Requirements >> Print the data exactly as it is given, please.

** Begin **

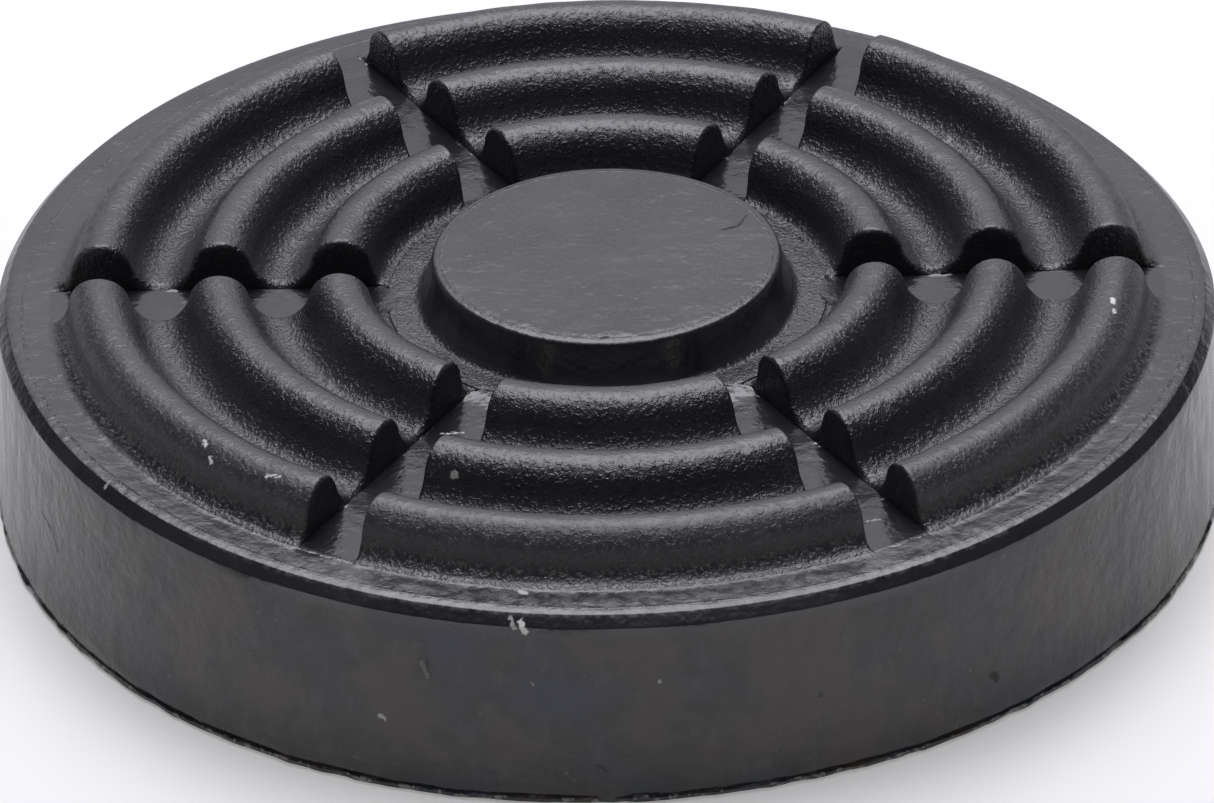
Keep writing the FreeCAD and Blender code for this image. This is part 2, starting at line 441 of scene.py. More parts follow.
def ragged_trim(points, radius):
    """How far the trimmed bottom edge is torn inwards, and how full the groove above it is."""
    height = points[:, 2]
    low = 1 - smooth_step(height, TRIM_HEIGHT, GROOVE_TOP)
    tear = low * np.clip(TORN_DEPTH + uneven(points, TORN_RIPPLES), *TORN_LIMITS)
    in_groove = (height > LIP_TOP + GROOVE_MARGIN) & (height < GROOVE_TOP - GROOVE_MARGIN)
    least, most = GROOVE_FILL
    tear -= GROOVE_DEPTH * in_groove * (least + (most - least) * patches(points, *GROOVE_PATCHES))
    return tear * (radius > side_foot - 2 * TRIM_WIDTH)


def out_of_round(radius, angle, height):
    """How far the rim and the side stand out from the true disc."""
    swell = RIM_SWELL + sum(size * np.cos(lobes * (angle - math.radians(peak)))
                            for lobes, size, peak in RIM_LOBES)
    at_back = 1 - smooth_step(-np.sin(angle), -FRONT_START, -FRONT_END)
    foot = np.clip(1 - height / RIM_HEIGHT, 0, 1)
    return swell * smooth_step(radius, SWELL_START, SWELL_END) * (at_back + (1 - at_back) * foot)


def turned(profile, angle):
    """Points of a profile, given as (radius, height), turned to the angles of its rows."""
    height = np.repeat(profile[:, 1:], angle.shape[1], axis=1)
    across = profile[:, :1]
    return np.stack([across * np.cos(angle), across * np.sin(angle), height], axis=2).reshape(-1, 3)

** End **

Task answer >>
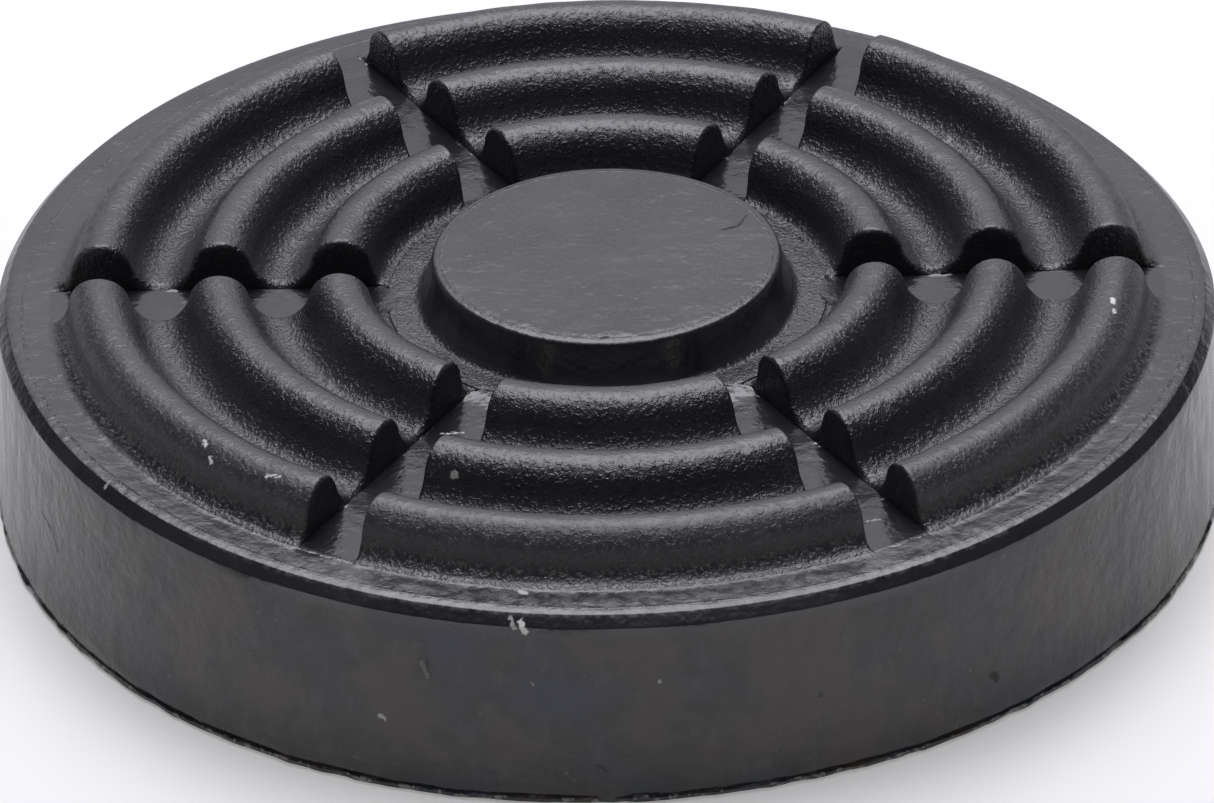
Keep writing the FreeCAD and Blender code for this image. This is part 2, starting at line 441 of scene.py. More parts follow.
def ragged_trim(points, radius):
    """How far the trimmed bottom edge is torn inwards, and how full the groove above it is."""
    height = points[:, 2]
    low = 1 - smooth_step(height, TRIM_HEIGHT, GROOVE_TOP)
    tear = low * np.clip(TORN_DEPTH + uneven(points, TORN_RIPPLES), *TORN_LIMITS)
    in_groove = (height > LIP_TOP + GROOVE_MARGIN) & (height < GROOVE_TOP - GROOVE_MARGIN)
    least, most = GROOVE_FILL
    tear -= GROOVE_DEPTH * in_groove * (least + (most - least) * patches(points, *GROOVE_PATCHES))
    return tear * (radius > side_foot - 2 * TRIM_WIDTH)


def out_of_round(radius, angle, height):
    """How far the rim and the side stand out from the true disc."""
    swell = RIM_SWELL + sum(size * np.cos(lobes * (angle - math.radians(peak)))
                            for lobes, size, peak in RIM_LOBES)
    at_back = 1 - smooth_step(-np.sin(angle), -FRONT_START, -FRONT_END)
    foot = np.clip(1 - height / RIM_HEIGHT, 0, 1)
    return swell * smooth_step(radius, SWELL_START, SWELL_END) * (at_back + (1 - at_back) * foot)


def turned(profile, angle):
    """Points of a profile, given as (radius, height), turned to the angles of its rows."""
    height = np.repeat(profile[:, 1:], angle.shape[1], axis=1)
    across = profile[:, :1]
    return np.stack([across * np.cos(angle), across * np.sin(angle), height], axis=2).reshape(-1, 3)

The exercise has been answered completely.